Müslümanlar Kudüs'ü fethediyor
Birçok defa el değiştiren ve Hz. Muhammed'in hayatta olduğu dönemde Bizans İmparatorluğu yönetimi altında bulunan Kudüs, Hz. Ömer yönetimindeki Müslüman ordusu tarafından fethedildi. Kudüs'ün Müslümanlaştırılması 620'de başladı. Kudüs, İslamiyet'te ilk kıble olarak kabul edilmektedir ve yine Hz. Muhammed'in Kudüs'ten miraca yükselmesi kentin önemini artırdı. Ancak 16 ay sonra kıble Mekke'ye çevrildi. 638 yılında Halifelik yönetim alanını Kudüs'e kadar genişletti. Hz. Ömer, bu dönemde Yahudilerin kente girmesine izin verirken, Hıristiyanların ve kutsal alanların da Müslümanların yönetimi altında güvende olacağını temin etti. Bu dönemlerde inançlar arasında uzlaşında bahsedilmektedir. Öyle ki hem Arap hem de İbrani kaynakları Mescid-i Aksa'nın etrafının çöplerle dolu olduğunu ve Yahudi ve Arapların bu alanı birlikte temizlediğini yazmaktadır. Halife Abdülmelik, 7. yüzyılın sonuna doğru kente Kubbet-ü Sahra'yı inşa ettirir.
İlk Haçlı seferi
Orta Çağ, Kudüs için savaşların sıklaştığı dönemlerdir. Yerli Hristiyanların şehirden kovulması sonrasında Hristiyanlar ilk haçlı seferini gerçekleştirdi ve kentteki Müslüman ve Yahudilerin bir çoğunu katletti. Sonrasında ise Haçlılar tarafından Kudüs Krallığı kuruldu. Müslüman ve Yahudilerin kente dönüşünü engellemek için bölgeye Hristiyan topluluklar yerleştirildi.

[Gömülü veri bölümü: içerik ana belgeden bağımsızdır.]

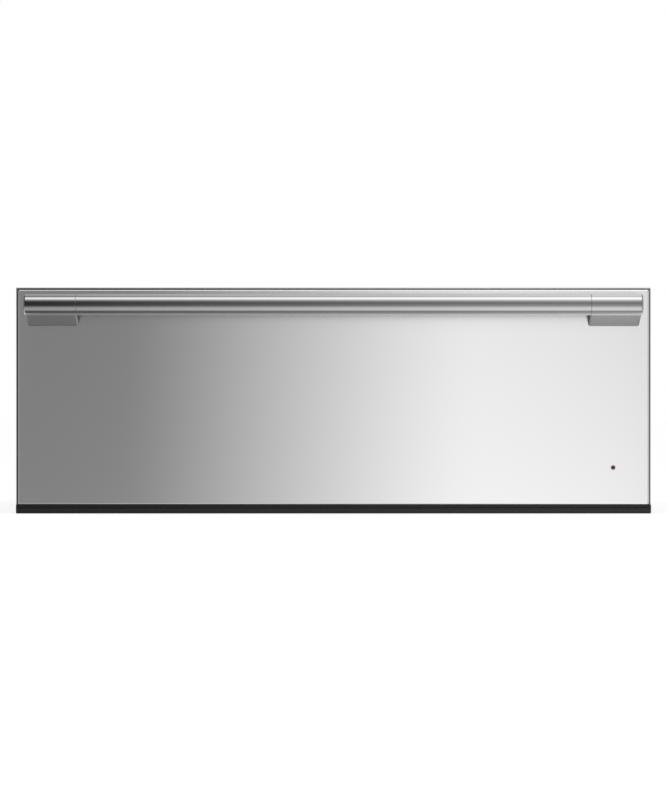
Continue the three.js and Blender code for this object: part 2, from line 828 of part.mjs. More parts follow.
function temperatureProbe() {
  const radius = probeDiameter / 2;
  const nutY = cavityBackY + sheet + fit;
  return turnedY([
    [0, cavityBackY - probeReach],
    [radius * 0.7, cavityBackY - probeReach],
    [radius, cavityBackY - probeReach + radius],
    [radius, nutY],
    [2 * radius, nutY],
    [2 * radius, nutY + radius],
    [radius * 0.8, nutY + radius],
    [radius * 0.8, nutY + 4 * radius],
    [0, nutY + 4 * radius],
  ], probeX, probeZ, 12);
}

/** A snap-disc thermostat on the outside of the cavity's back. */
function thermalCutout() {
  const backY = cavityBackY + sheet + fit;
  const radius = cutoutDiameter / 2;
  const bodyY = backY + 2 * sheet;
  const ears = slot(cutoutX, cutoutZ, 1.9 * cutoutDiameter, 0.8 * cutoutDiameter);
  const flange = prismY(ears, backY, backY + sheet);
  const cap = prismY(disc(cutoutX, cutoutZ, radius, 16), backY, bodyY);
  const body = prismY(disc(cutoutX, cutoutZ, radius * 0.85, 16), bodyY - lap, bodyY + radius);
  const blades = [-1, 1].map((side) => {
    const x = cutoutX + (side * radius) / 2;
    return block(x - bladeSheet / 2, x + bladeSheet / 2, bodyY + radius - lap, bodyY + 2 * radius,
      cutoutZ - bladeWidth / 2, cutoutZ + bladeWidth / 2);
  });
  return join(flange, cap, body, ...blades);
}

/** The relay board stands on the back panel, on four spacers, with its relays towards the cavity. */
function relayBoard() {
  const backY = backPanelY - fit - spacerDiameter;
  const frontFace = backY - boardSheet;
  const half = relayBoardWidth / 2;
  const rise = relayBoardHeight / 2;
  const board = block(relayBoardX - half, relayBoardX + half, frontFace, backY,
    relayBoardZ - rise, relayBoardZ + rise);
  const spacers = [-1, 1].flatMap((side) => [-1, 1].map((level) => prismY(
    disc(relayBoardX + side * (half - spacerDiameter), relayBoardZ + level * (rise - spacerDiameter),
      spacerDiameter / 2, 8), backY - lap, backPanelY - fit)));
  const relayBottom = relayBoardZ + rise - spacerDiameter - 2 * relayHeight + stripDepth;
  const relays = places(relayCount, relayPitch).map((x) => block(
    relayBoardX + x - relayWidth / 2, relayBoardX + x + relayWidth / 2,
    frontFace - relayDepth, frontFace + lap, relayBottom, relayBottom + relayHeight));
  const stripTop = relayBottom - stripHeight;
  const strip = block(relayBoardX - stripWidth / 2, relayBoardX + stripWidth / 2, frontFace - stripDepth,
    frontFace + lap, stripTop - stripHeight, stripTop);
  return join(board, ...spacers, ...relays, strip);
}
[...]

Selahaddin Eyyubi, Kudüs'ü geri aldı
Kudüs Krallığı'nın sonunu getiren ise 1187'de Selahaddin Eyyubi oldu. Kudüs'ü geri alan Eyyubi, Müslüman ve Yahudilerin kente dönmesine izin verdi. Selahaddin Eyyubi Kudüs'ün gelişimi için mücadele etse de bölgede yaşanan savaşlardan dolayı bölgeye olan ilgi azaldı. Bu dönemde Memlükler ile Haçlılar arasında Kudüs için bir çok savaş gerçekleşti.
Kudüs Osmanlı toprağı oldu
1517'de Kudüs ve çevresi Osmanlılar tarafından fethedildi. Özellikle Kanuni Sultan Süleyman döneminde tüm ülkede olduğu gibi Kudüs'te de zengin bir dönem yaşandı. Osmanlı yönetimi boyunca Kudüs her zaman önemli bir vilayet ve din merkezi olarak kabul edildi. 1744 yılında ise bir İngiliz referans kitabı Kudüs'ü Filistin'in başkenti olarak saydı.